Another great Sam story from that breakfast. He said in a pro am at Turnberry, Don January marked his ball a putter out to avoid Sam's line, but failed to replace it to the correct spot before putting.  He realized his mistake before leaving the green and was assessed a one stroke penalty.  According to Sam, on the next hole, where he had a 100 foot putt, he marked one inch from the hole, tapped in for birdie, assessed himself a one stroke penalty and walked off the green with par. Liked is so well, did it for the rest of the back nine to combat balky putting.

Jack Tuthill, who used to run the tour, and who came by as the story was told, seemed familiar with it, and said that they added a rule, basically covering any violation that violated the spririt, if not the technicalities, of the other rules because of it. Can hardly believe its true, but I have told the story often.

Jeff

Jeff Brauer, ASGCA Director of Outreach

Mike_Cirba

Do great courses produce great champions?
« Reply #4 on: October 07, 2001, 06:55:00 PM »
Frankly, I don't think Matt's contention is either true or false.
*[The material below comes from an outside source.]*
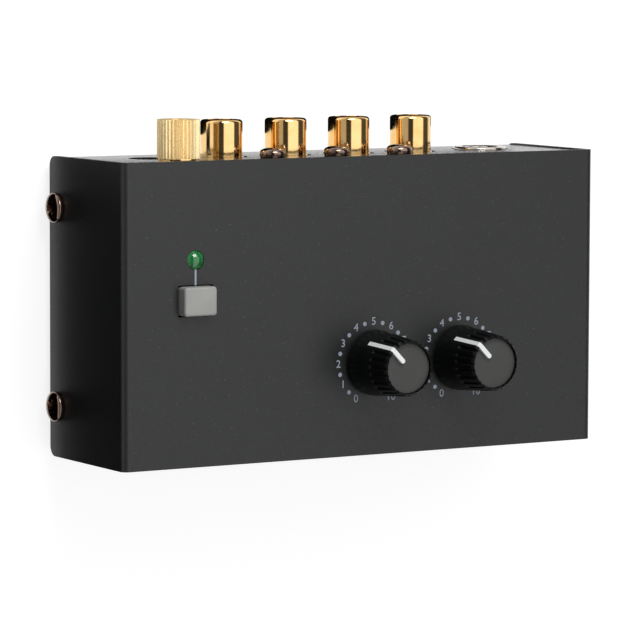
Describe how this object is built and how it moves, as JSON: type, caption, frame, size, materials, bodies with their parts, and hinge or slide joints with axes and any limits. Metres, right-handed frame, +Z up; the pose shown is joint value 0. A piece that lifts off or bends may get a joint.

A championship is held over four days, often over a course setup that is totally inconsistent with the actual design intent.  When you factor in the vagaries of weather, luck, etc., I don't think general conclusions are possible.  
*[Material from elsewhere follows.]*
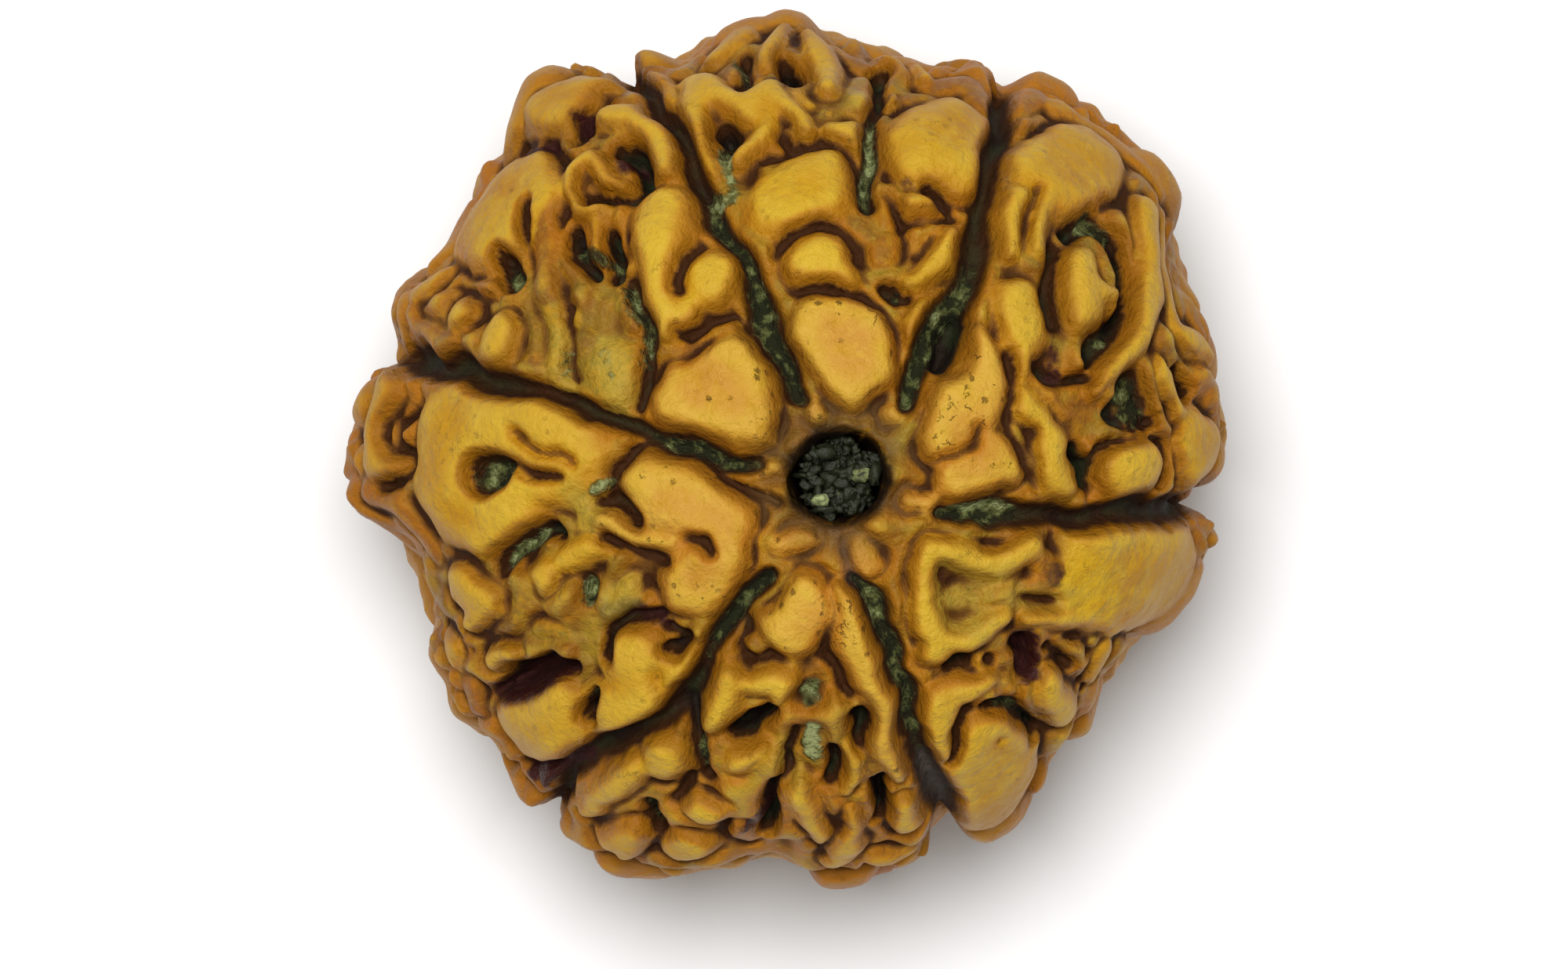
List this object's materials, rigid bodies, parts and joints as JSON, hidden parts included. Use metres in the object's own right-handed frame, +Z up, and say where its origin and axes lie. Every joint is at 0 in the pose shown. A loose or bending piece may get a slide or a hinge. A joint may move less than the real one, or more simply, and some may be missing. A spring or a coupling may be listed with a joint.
{
  "type": "six mukhi rudraksha",
  "caption": "Knobbly woody fruit stone with meridian seams and a natural bore along its axis, used as a bead; rests on its worn lower pole.",
  "frame": {"origin": "middle of the bounding box's underside, which is the plane the stone rests on", "axes": "+Z up along the natural bore, +Y towards the top of the picture, +X to its right"},
  "size_m": [0.0236, 0.0236, 0.0204],
  "materials": {
    "stone": "satin, dry pulp left in the creases"
  },
  "bodies": {
    "root": {"rudraksha_stone": "stone"}
  },
  "joints": []
}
A good example is Carnoustie.  I think most would agree that it's a great course, yet the most recent setup and weather turned the tournament into a crapshoot.


TEPaul

Do great courses produce great champions?
« Reply #5 on: October 07, 2001, 11:16:00 PM »
I think we might be able to detect a certain "courses for particular horses", if you know what I mean, when you analyze some of those Championship winners, certainly someone like Scott Simpson and to a lesser degree a golfer like Janzen and then Irwin. That group was certainly from the US Open type "management technician" style tournament player it seems.

What I would start to resist are people who really don't know much more about those players than their particular tournament or career records informing us or the golf world about whether they were champions or particularly that they were champions who were some kind of aberration. For that kind of characterization I would rather depend on what their contemporaries felt about them instead of someone today who knows little more about them than their names appeared on the championship list once or even twice!

A breakfast with a Sam Snead or some of the numeous interviews with the older players can tell much more about those lesser known "champions" and what they may have done in a particular week on a particular course than we can, in my opinion.


Mark_Huxford

Do great courses produce great champions?
« Reply #6 on: October 08, 2001, 02:39:00 AM »

Well said Tom. Darren as I recall from reading The History Of American Golf, Herbert Warren Wind was full of praise for Bobby Locke's skills but he also noted a complacency in him that he said set in after a period of time on the American scene.

As for your original topic I think there is definitely something in what you are saying.

Luck with weather or tee times notwithstanding, it should be power, accuracy, finesse, tactics and temperament that decides who wins any particular week.

By definition truly great courses have the shot values I just mentioned in abundance so they should sort the wheat from the chaff more often than inferior courses.

I think the US Open throws up unusual winners from time to time because the set up of the course is so unbalanced towards accuracy at the expense of power and finesse. The USGA thinks they are identifying the best player this way but they are merely identifying the most accurate.

The ideal course is one which requires power, accuracy and finesse in equal proportion. This way the various strengths of your Dalys, Reids and Crenshaws are allowed to shine.

Mark,


kilfara

Do great courses produce great champions?
« Reply #7 on: October 08, 2001, 04:24:00 AM »
Tom, I do know a thing or two about golf history! I'm sorry if you took offense at some of my snapshot characterizations, but my point was not to debate Bobby Locke's place in history, but rather to point out that the Old Course has produced a wide range of champions. (As good a player as Bobby Locke may have been, he would rank well below Jack Nicklaus and Tiger Woods in the pantheon of historical greatness, right?)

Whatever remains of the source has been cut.